Although I conclude that the requirements of section 101 were met, the examination in this case was not adequate to determine the *299merits of patentability. The record does not show analysis in terms of sections 102 and 103. It is not reasonable to believe that the activity here described is devoid of prior art, particularly in view of the breadth with which it is claimed. It would be improper for this court to authorize issuance of a patent in these circumstances.

. I do not believe that they do. The Supreme Court has defined mathematical algorithm as a "procedure” or "formulation" for solving a particular mathematical problem. Gottschalk v. Benson, 409 U.S. 63, 65, 93 S.Ct. 253, 254, 34 L.Ed.2d 273, 175 USPQ 673, 674 (1972). The only mathematical problem in Schrader's invention is identifying that combination of bids which yields the highest return, and he does not claim any particular procedure or formula for solving that problem. Neither the trivial procedure of adding up the returns on all permissible combinations of bids and selecting the combination with the highest return, nor some more elegant mathematical manipulation, is claimed. One must distinguish the answer to be found from the method of finding that answer. The latter might be a mathematical algorithm; the former is not.

. By enlarging section 101 beyond its statutory scope, the majority implies that it is more desirable, from the viewpoint of social policy, to withhold the patent incentive from innovative activity such as that here illustrated.
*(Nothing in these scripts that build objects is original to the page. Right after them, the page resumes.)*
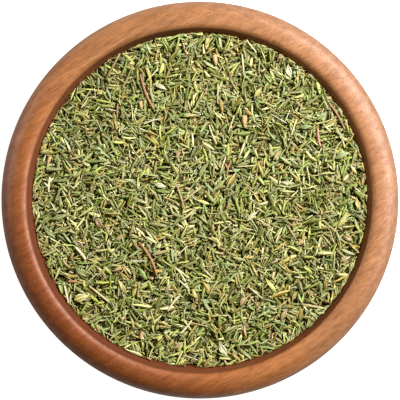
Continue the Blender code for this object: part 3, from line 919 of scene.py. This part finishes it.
def dry_stem_group():
    """The bark of a dried stem: fine ridges along it, and darker and paler lengths."""
    wires, given, result = new_tree(
        "Dry stem",
        "ShaderNodeTree",
        [
            *SKIN_INPUTS,
            ("Stem colour", "Color", (0.5, 0.4, 0.2, 1.0)),
            ("Dark colour", "Color", (0.2, 0.1, 0.05, 1.0)),
            ("Ridges", "Float", 9.0),
        ],
        SKIN_OUTPUTS,
    )
    mottle = wires.noise(given["Place"], 2.0, 3.0, 0.6)
    turn = wires.times(wires.times(given["Across"], given["Ridges"]), math.tau)
    ridge = wires.remap(wires.maths("SINE", turn), -1.0, 1.0)
    colour = wires.scaled(given["Stem colour"], wires.remap(mottle, 0.3, 0.7, 0.65, 1.3))
    dark_length = wires.fade(mottle, 0.56, 0.68, 0.0, 0.55)
    colour = wires.blend(dark_length, colour, given["Dark colour"])
    groove = wires.times(wires.minus(1.0, ridge), 0.32)
    cut = wires.remap(wires.maths("ABSOLUTE", wires.minus(given["Along"], 0.5)), 0.46, 0.5, 0.0, 0.5)
    skin = {
        "Colour": wires.blend(wires.maths("MAXIMUM", groove, cut), colour, given["Dark colour"]),
        "Roughness": wires.remap(mottle, 0.3, 0.7, 0.5, 0.8),
        "Height": wires.plus(ridge, mottle),
    }
    wires.feed(result, skin)
    return wires.tree


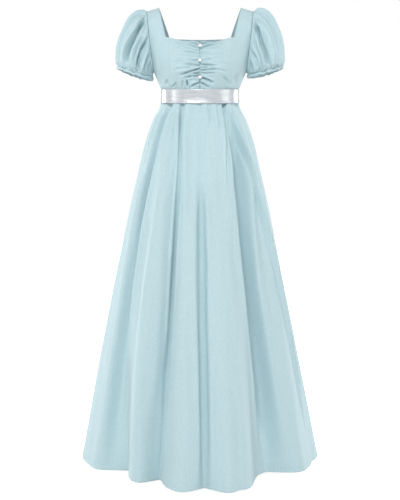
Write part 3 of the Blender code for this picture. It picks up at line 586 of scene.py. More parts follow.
# Length of cloth from the head to the cuff, as the gathers at each end count it
HEAD_LENGTH, CUFF_LENGTH = 0.20, 0.16
HEAD_GATHERS, HEAD_REACH, HEAD_GATHER_DEPTH = 50, 0.032, 0.0042
CUFF_GATHERS, CUFF_REACH, CUFF_GATHER_DEPTH = 46, 0.034, 0.0060
SLEEVE_GATHER_WIDTH = 0.0026
SLEEVE_SEAM_TURN = 0.0012
SLEEVE_UNEVEN = 0.0006


def arc_from(degrees, middle, radius):
    """Distance round a ring from an angle, the shorter way."""
    return np.radians((degrees - middle + 180.0) % 360.0 - 180.0) * radius


def lengthwise_creases(degrees, place, radius, creases, ends):
    """How far in the cloth is moved by creases whose paths are rows of (degrees, place), widths in mm."""
    depth_in = 0.0
    for path, width, depth in creases:
        angles, places = zip(*path)
        away = arc_from(degrees, smooth_read(places, angles, place), radius)
        along = (place - places[0]) / (places[-1] - places[0])
        fade = ease(along / ends) * (1.0 - ease((along - 1.0 + 2.0 * ends) / (2.0 * ends)))
        depth_in = depth_in + depth * MM * fade * trough(away, width * MM)
    return depth_in


def random_gathers(count, reach, seed):
    """Places, sizes and lengths of many small gathers, in uneven steps round a ring."""
    chance = np.random.default_rng(seed)
    degrees = (np.arange(count) + chance.uniform(-0.34, 0.34, count)) * 360.0 / count
    return degrees, chance.uniform(0.4, 1.0, count), chance.uniform(0.35, 1.0, count) * reach


def gathered_edge(degrees, distance, gathers, radius, width, depth):
    """How far in the small gathers of a drawn-up edge move the cloth, at a distance from that edge."""
    depth_in = 0.0
    for middle, strength, length in zip(*gathers):
        fade = 1.0 - ease(distance / length)
        crease = trough(arc_from(degrees, middle, radius), width * (0.7 + 0.6 * strength))
        depth_in = depth_in + depth * strength * fade * crease
    return depth_in


def sleeve_form(place, angle, slimmer, lift):
    """The sleeve's plain form. place counts the sleeve rings and angle is in radians."""
    rings = range(len(SLEEVE_RINGS))
    outer_x, outer_z, inner_x, inner_z, half_depth, sag = read_fields(SLEEVE_RINGS, rings, range(1, 7), place)
    along = place / rings[-1]
    outer_x = outer_x - slimmer * np.sin(math.pi * np.minimum(along * SLIMMING_END, 1.0))
    inner_z = inner_z + lift * ease(along)
    inner_x = inner_x + UNDERARM_OUT * max(lift, 0.0) * ease(along * 1.5)
    share = 0.5 - 0.5 * np.cos(angle)
    x = blend(outer_x, inner_x, share)
    z = blend(outer_z, inner_z, share) - sag * np.sin(angle) ** 2
    return np.stack([x, -half_depth * np.sin(angle), z], axis=-1)


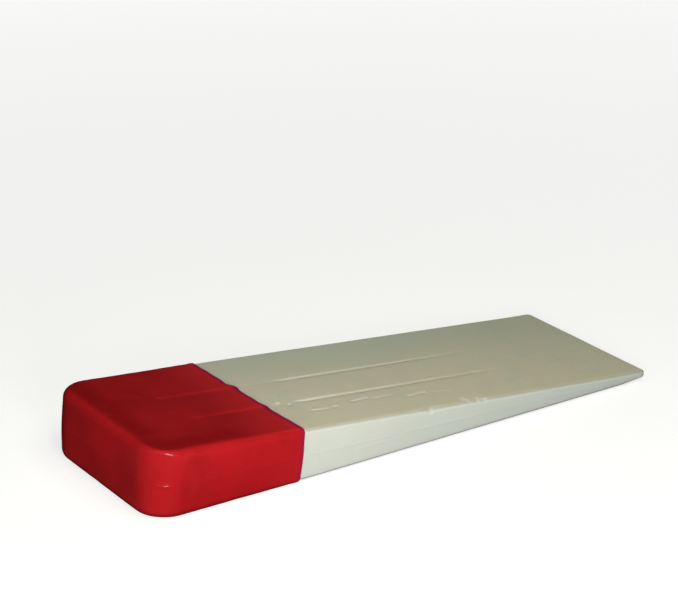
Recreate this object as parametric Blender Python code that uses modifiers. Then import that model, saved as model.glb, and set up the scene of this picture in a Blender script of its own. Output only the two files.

Such policy decisions have been made for a variety of reasons, as exemplified in the denial of patents on inventions relating to nuclear weapons, perpetual motion machines, and, until 1977, gambling machines.

. 35 U.S.C. § 101 Inventions patentable.
Whoever invents or discovers any new and useful process, machine, manufacture, or composition of matter, or any new and useful improvement thereof, may obtain a patent therefor, subject to the conditions and requirements of this title.